Azhdahak () is a volcano in Armenia, the highest point of Gegham mountains. It has an elevation of 3,597 m above sea. It is part of the Ghegam Ridge volcanic field, which last erupted at 1900 BC ± 1000 years.

There is a lake in the crater of volcano Azhdahak that is formed from melting snow. From the top of the mountain opens the pictorial landscape of mountains Ararat, Hatis, Ara, Aragats, Lake Sevan, the whole Gegham mountains and the Kotayk valley.

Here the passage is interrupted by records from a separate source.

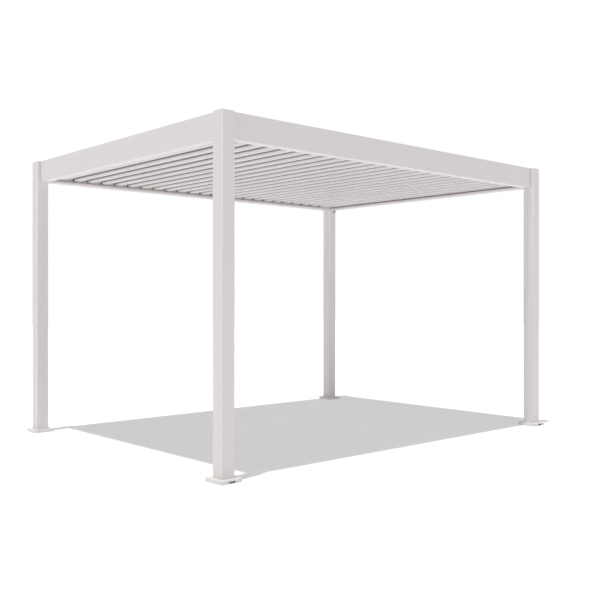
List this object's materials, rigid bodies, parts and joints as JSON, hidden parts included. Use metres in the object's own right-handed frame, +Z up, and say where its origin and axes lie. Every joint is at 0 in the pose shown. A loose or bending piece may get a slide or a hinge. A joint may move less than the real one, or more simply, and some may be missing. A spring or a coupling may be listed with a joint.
{
  "type": "louvred roof pergola",
  "caption": "Free-standing rectangular pergola with corner posts, ring beams with gutters and a closable roof of turning louvres.",
  "frame": {"origin": "on the ground, at the middle of the rectangle of the four posts", "axes": "+X along the long side, +Y along the short side from front to back, +Z up"},
  "size_m": [4.08, 3.08, 2.575],
  "materials": {
    "frame_coat": "off-white matt powder coat on aluminium",
    "louvre_coat": "off-white matt powder coat on aluminium",
    "zinc_steel": "zinc-plated steel",
    "bearing_plastic": "light grey plastic",
    "link_metal": "natural anodised aluminium",
    "eye_metal": "dark grey painted steel"
  },
  "bodies": {
    "frame": {"post_front_left": "frame_coat", "foot_cover_front_left": "frame_coat", "post_front_right": "frame_coat", "foot_cover_front_right": "frame_coat", "post_back_left": "frame_coat", "foot_cover_back_left": "frame_coat", "post_back_right": "frame_coat", "foot_cover_back_right": "frame_coat", "beam_front": "frame_coat", "beam_back": "frame_coat", "beam_left": "frame_coat", "beam_right": "frame_coat", "post_caps": "frame_coat", "base_plates": "zinc_steel", "bearing_strip_front": "bearing_plastic", "bearing_strip_back": "bearing_plastic", "flashing_left": "louvre_coat", "flashing_right": "louvre_coat", "crank_eye": "eye_metal"},
    "louvre_01": {"louvre_01": "louvre_coat"},
    "louvre_02": {"louvre_02": "louvre_coat"},
    "louvre_03": {"louvre_03": "louvre_coat"},
    "louvre_04": {"louvre_04": "louvre_coat"},
    "louvre_05": {"louvre_05": "louvre_coat"},
    "louvre_06": {"louvre_06": "louvre_coat"},
    "louvre_07": {"louvre_07": "louvre_coat"},
    "louvre_08": {"louvre_08": "louvre_coat"},
    "louvre_09": {"louvre_09": "louvre_coat"},
    "louvre_10": {"louvre_10": "louvre_coat"},
    "louvre_11": {"louvre_11": "louvre_coat"},
    "louvre_12": {"louvre_12": "louvre_coat"},
    "louvre_13": {"louvre_13": "louvre_coat"},
    "louvre_14": {"louvre_14": "louvre_coat"},
    "louvre_15": {"louvre_15": "louvre_coat"},
    "louvre_16": {"louvre_16": "louvre_coat"},
    "louvre_17": {"louvre_17": "louvre_coat"},
    "louvre_18": {"louvre_18": "louvre_coat"},
    "louvre_19": {"louvre_19": "louvre_coat"},
    "louvre_20": {"louvre_20": "louvre_coat"},
    "louvre_21": {"louvre_21": "louvre_coat"},
    "louvre_22": {"louvre_22": "louvre_coat"},
    "louvre_23": {"louvre_23": "louvre_coat"},
    "louvre_24": {"louvre_24": "louvre_coat"},
    "link_bar": {"link_bar": "link_metal"}
  },
  "joints": [
    {"name": "louvre_01_turn", "type": "hinge", "parent": "frame", "child": "louvre_01", "pos_m": [-1.759, 0, 2.433], "axis": [0, -1, 0], "range_deg": [0, 90]},
    {"name": "louvre_02_turn", "type": "hinge", "parent": "frame", "child": "louvre_02", "pos_m": [-1.607, 0, 2.433], "axis": [0, -1, 0], "range_deg": [0, 90]},
    {"name": "louvre_03_turn", "type": "hinge", "parent": "frame", "child": "louvre_03", "pos_m": [-1.455, 0, 2.433], "axis": [0, -1, 0], "range_deg": [0, 90]},
    {"name": "louvre_04_turn", "type": "hinge", "parent": "frame", "child": "louvre_04", "pos_m": [-1.303, 0, 2.433], "axis": [0, -1, 0], "range_deg": [0, 90]},
    {"name": "louvre_05_turn", "type": "hinge", "parent": "frame", "child": "louvre_05", "pos_m": [-1.151, 0, 2.433], "axis": [0, -1, 0], "range_deg": [0, 90]},
    {"name": "louvre_06_turn", "type": "hinge", "parent": "frame", "child": "louvre_06", "pos_m": [-0.999, 0, 2.433], "axis": [0, -1, 0], "range_deg": [0, 90]},
    {"name": "louvre_07_turn", "type": "hinge", "parent": "frame", "child": "louvre_07", "pos_m": [-0.847, 0, 2.433], "axis": [0, -1, 0], "range_deg": [0, 90]},
    {"name": "louvre_08_turn", "type": "hinge", "parent": "frame", "child": "louvre_08", "pos_m": [-0.695, 0, 2.433], "axis": [0, -1, 0], "range_deg": [0, 90]},
    {"name": "louvre_09_turn", "type": "hinge", "parent": "frame", "child": "louvre_09", "pos_m": [-0.543, 0, 2.433], "axis": [0, -1, 0], "range_deg": [0, 90]},
    {"name": "louvre_10_turn", "type": "hinge", "parent": "frame", "child": "louvre_10", "pos_m": [-0.391, 0, 2.433], "axis": [0, -1, 0], "range_deg": [0, 90]},
    {"name": "louvre_11_turn", "type": "hinge", "parent": "frame", "child": "louvre_11", "pos_m": [-0.239, 0, 2.433], "axis": [0, -1, 0], "range_deg": [0, 90]},
    {"name": "louvre_12_turn", "type": "hinge", "parent": "frame", "child": "louvre_12", "pos_m": [-0.087, 0, 2.433], "axis": [0, -1, 0], "range_deg": [0, 90]},
    {"name": "louvre_13_turn", "type": "hinge", "parent": "frame", "child": "louvre_13", "pos_m": [0.065, 0, 2.433], "axis": [0, -1, 0], "range_deg": [0, 90]},
    {"name": "louvre_14_turn", "type": "hinge", "parent": "frame", "child": "louvre_14", "pos_m": [0.217, 0, 2.433], "axis": [0, -1, 0], "range_deg": [0, 90]},
    {"name": "louvre_15_turn", "type": "hinge", "parent": "frame", "child": "louvre_15", "pos_m": [0.369, 0, 2.433], "axis": [0, -1, 0], "range_deg": [0, 90]},
    {"name": "louvre_16_turn", "type": "hinge", "parent": "frame", "child": "louvre_16", "pos_m": [0.521, 0, 2.433], "axis": [0, -1, 0], "range_deg": [0, 90]},
    {"name": "louvre_17_turn", "type": "hinge", "parent": "frame", "child": "louvre_17", "pos_m": [0.673, 0, 2.433], "axis": [0, -1, 0], "range_deg": [0, 90]},
    {"name": "louvre_18_turn", "type": "hinge", "parent": "frame", "child": "louvre_18", "pos_m": [0.825, 0, 2.433], "axis": [0, -1, 0], "range_deg": [0, 90]},
    {"name": "louvre_19_turn", "type": "hinge", "parent": "frame", "child": "louvre_19", "pos_m": [0.977, 0, 2.433], "axis": [0, -1, 0], "range_deg": [0, 90]},
    {"name": "louvre_20_turn", "type": "hinge", "parent": "frame", "child": "louvre_20", "pos_m": [1.129, 0, 2.433], "axis": [0, -1, 0], "range_deg": [0, 90]},
    {"name": "louvre_21_turn", "type": "hinge", "parent": "frame", "child": "louvre_21", "pos_m": [1.281, 0, 2.433], "axis": [0, -1, 0], "range_deg": [0, 90]},
    {"name": "louvre_22_turn", "type": "hinge", "parent": "frame", "child": "louvre_22", "pos_m": [1.433, 0, 2.433], "axis": [0, -1, 0], "range_deg": [0, 90]},
    {"name": "louvre_23_turn", "type": "hinge", "parent": "frame", "child": "louvre_23", "pos_m": [1.585, 0, 2.433], "axis": [0, -1, 0], "range_deg": [0, 90]},
    {"name": "louvre_24_turn", "type": "hinge", "parent": "frame", "child": "louvre_24", "pos_m": [1.737, 0, 2.433], "axis": [0, -1, 0], "range_deg": [0, 90]},
    {"name": "link_bar_swing", "type": "hinge", "parent": "louvre_01", "child": "link_bar", "pos_m": [-1.73072, 1.4068, 2.46128], "axis": [0, -1, 0], "range_deg": [-90, 0]}
  ],
  "couplings": [
    {"joint": "louvre_02_turn", "follows": "louvre_01_turn", "ratio": 1},
    {"joint": "louvre_03_turn", "follows": "louvre_01_turn", "ratio": 1},
    {"joint": "louvre_04_turn", "follows": "louvre_01_turn", "ratio": 1},
    {"joint": "louvre_05_turn", "follows": "louvre_01_turn", "ratio": 1},
    {"joint": "louvre_06_turn", "follows": "louvre_01_turn", "ratio": 1},
    {"joint": "louvre_07_turn", "follows": "louvre_01_turn", "ratio": 1},
    {"joint": "louvre_08_turn", "follows": "louvre_01_turn", "ratio": 1},
    {"joint": "louvre_09_turn", "follows": "louvre_01_turn", "ratio": 1},
    {"joint": "louvre_10_turn", "follows": "louvre_01_turn", "ratio": 1},
    {"joint": "louvre_11_turn", "follows": "louvre_01_turn", "ratio": 1},
    {"joint": "louvre_12_turn", "follows": "louvre_01_turn", "ratio": 1},
    {"joint": "louvre_13_turn", "follows": "louvre_01_turn", "ratio": 1},
    {"joint": "louvre_14_turn", "follows": "louvre_01_turn", "ratio": 1},
    {"joint": "louvre_15_turn", "follows": "louvre_01_turn", "ratio": 1},
    {"joint": "louvre_16_turn", "follows": "louvre_01_turn", "ratio": 1},
    {"joint": "louvre_17_turn", "follows": "louvre_01_turn", "ratio": 1},
    {"joint": "louvre_18_turn", "follows": "louvre_01_turn", "ratio": 1},
    {"joint": "louvre_19_turn", "follows": "louvre_01_turn", "ratio": 1},
    {"joint": "louvre_20_turn", "follows": "louvre_01_turn", "ratio": 1},
    {"joint": "louvre_21_turn", "follows": "louvre_01_turn", "ratio": 1},
    {"joint": "louvre_22_turn", "follows": "louvre_01_turn", "ratio": 1},
    {"joint": "louvre_23_turn", "follows": "louvre_01_turn", "ratio": 1},
    {"joint": "louvre_24_turn", "follows": "louvre_01_turn", "ratio": 1},
    {"joint": "link_bar_swing", "follows": "louvre_01_turn", "ratio": -1}
  ]
}
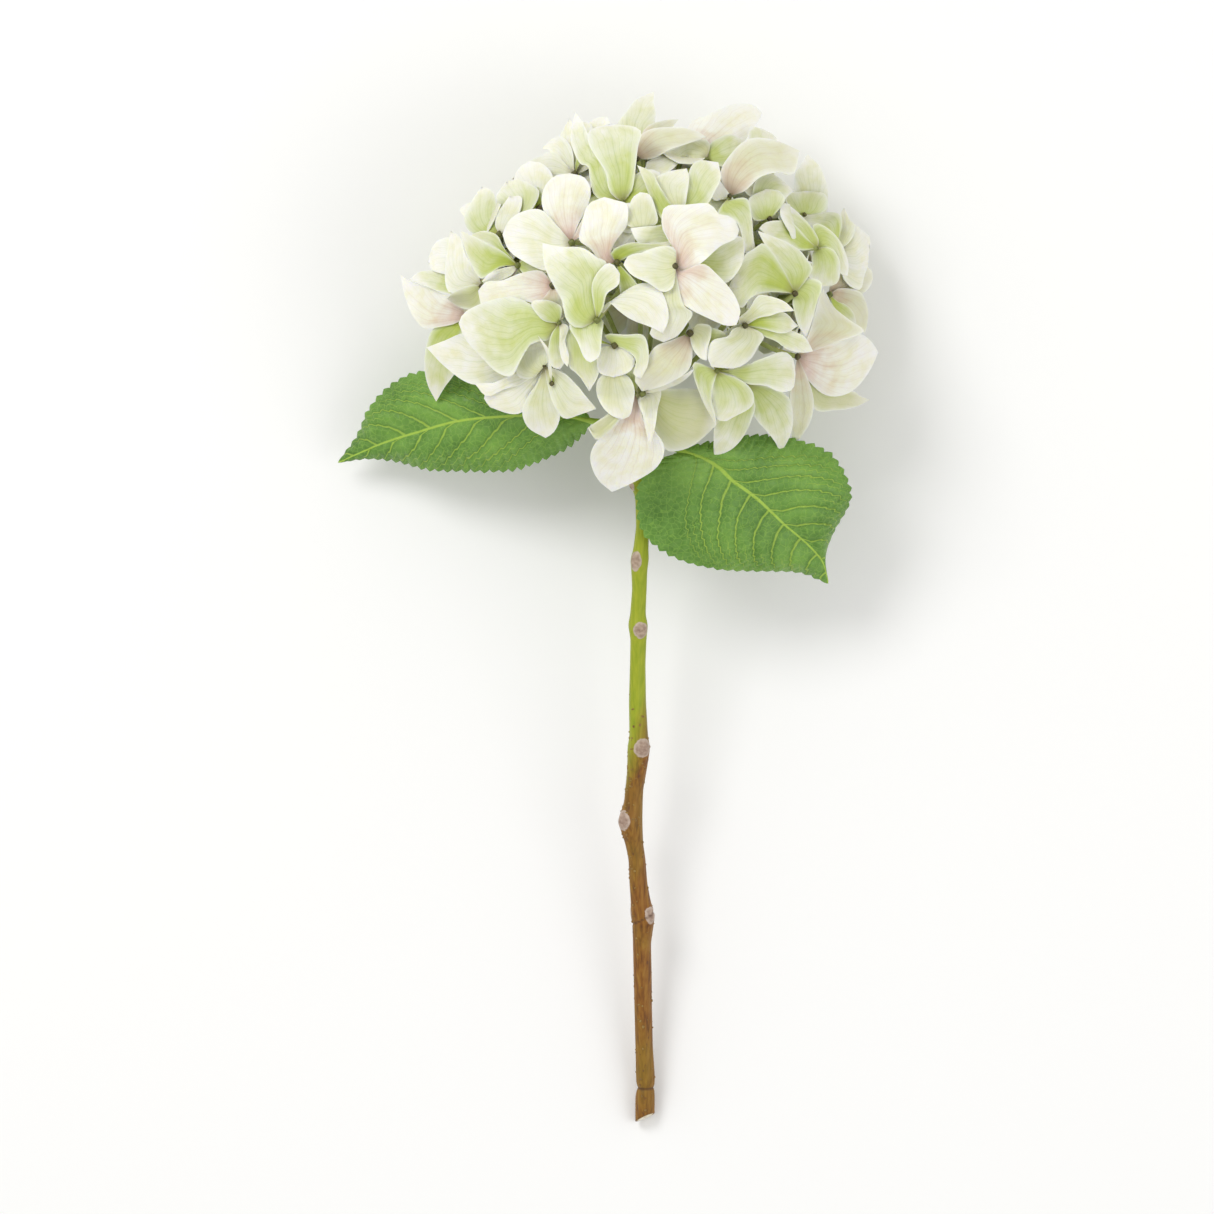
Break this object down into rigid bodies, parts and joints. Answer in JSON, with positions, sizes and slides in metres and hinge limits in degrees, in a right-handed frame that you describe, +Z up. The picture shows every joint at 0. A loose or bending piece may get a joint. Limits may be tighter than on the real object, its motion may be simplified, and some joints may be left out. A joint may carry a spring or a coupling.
{
  "type": "cut mophead hydrangea",
  "caption": "Cut hydrangea lying on a surface: a dome of creamy white and pale green florets on a woody stem, with serrated leaves below the head.",
  "frame": {"origin": "on the resting surface under the middle of the whole flower", "axes": "+Y along the stem towards the flower head, +Z up from the surface, +X to the right when the head points away"},
  "size_m": [0.2167, 0.4135, 0.1361],
  "materials": {
    "stem": "satin bark, green above and brown below",
    "cut_wood": "raw cut",
    "sepals": "soft matte, cream to pale green",
    "pedicels": "matte green stalks and dark buds",
    "leaves": "satin leaf green"
  },
  "bodies": {
    "root": {"stem": "stem", "flower_head": "sepals", "leaf_left": "leaves", "leaf_right": "leaves"}
  },
  "joints": []
}
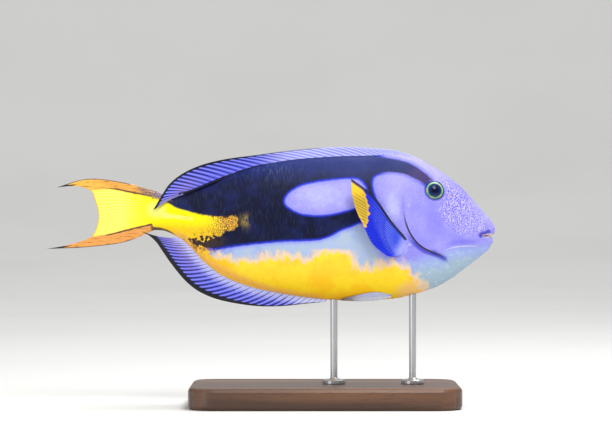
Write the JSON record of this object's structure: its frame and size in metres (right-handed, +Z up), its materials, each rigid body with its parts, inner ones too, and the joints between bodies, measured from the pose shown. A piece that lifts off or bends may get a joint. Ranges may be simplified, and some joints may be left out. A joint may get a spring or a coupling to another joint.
{
  "type": "regal blue tang",
  "caption": "Life-size reef fish, an oval flat-sided body with a high set fin along its back and belly and a forked tail, held level on a flat stand by short rods.",
  "frame": {"origin": "middle of the bounding box on the floor, under the middle of the fish's length", "axes": "+X along the fish to its snout, +Y to its left side, +Z up"},
  "size_m": [0.2499, 0.088, 0.1441],
  "materials": {
    "skin": "painted fish skin, violet blue and black over a yellow belly",
    "eye": "polished dark eye",
    "tail_spine": "pale bone",
    "blue_fin": "painted blue fin with fine rays",
    "yellow_fin": "painted yellow fin with fine rays",
    "pale_fin": "painted pale fin with fine rays",
    "stand_wood": "dark oiled walnut",
    "stand_steel": "satin steel rod"
  },
  "bodies": {
    "root": {"head": "skin", "trunk": "skin", "tail": "skin", "eye_left": "eye", "eye_right": "eye", "tail_spine_left": "tail_spine", "tail_spine_right": "tail_spine", "dorsal_fin": "blue_fin", "anal_fin": "blue_fin", "tail_fin_upper_lobe": "yellow_fin", "tail_fin_middle": "yellow_fin", "tail_fin_lower_lobe": "yellow_fin", "pectoral_fin_left": "blue_fin", "pectoral_fin_right": "blue_fin", "pelvic_fin_left": "pale_fin", "pelvic_fin_right": "pale_fin", "stand_base": "stand_wood", "stand_rod_front": "stand_steel", "stand_rod_rear": "stand_steel"}
  },
  "joints": []
}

In the surroundings of Azhdahak there is a lake, Akna ( Aknalich), of volcanic origin. “Akn” means "spring (water)" in Armenian.

Geology
The compound slag cone of Azhdahak, figures as a large strewn structure up to 1600m in diameter and about 370m high. The total area of volcano lavas, partly eroded and overlapped by the streams of Tar is around 8 square km. The cone is formed with slags, lapilli, sands, ashes, debris, lava boulders, slag, twisting, composite and spindle-shaped volcanic bombs.

Fauna and flora

Bird fauna of Gegham Mountain Range includes about 250 species, what makes up 70% of all Armenia's avifauna. Stony slopes are an irreplaceable habitat for birds of prey, such as:
 Golden eagle (Aquila chrysaetos)
 Egyptian vulture (Neophron percnopterus)
 Cinereous vulture (Aegypius monachus)
 Imperial eagle (Aquila heliaca)
 Griffon vulture (Gyps fulvus)
 Bearded vulture (Gypaetus barbatus)

On the snow-covered slopes, traces of brown bear (Ursus arctos) are often found.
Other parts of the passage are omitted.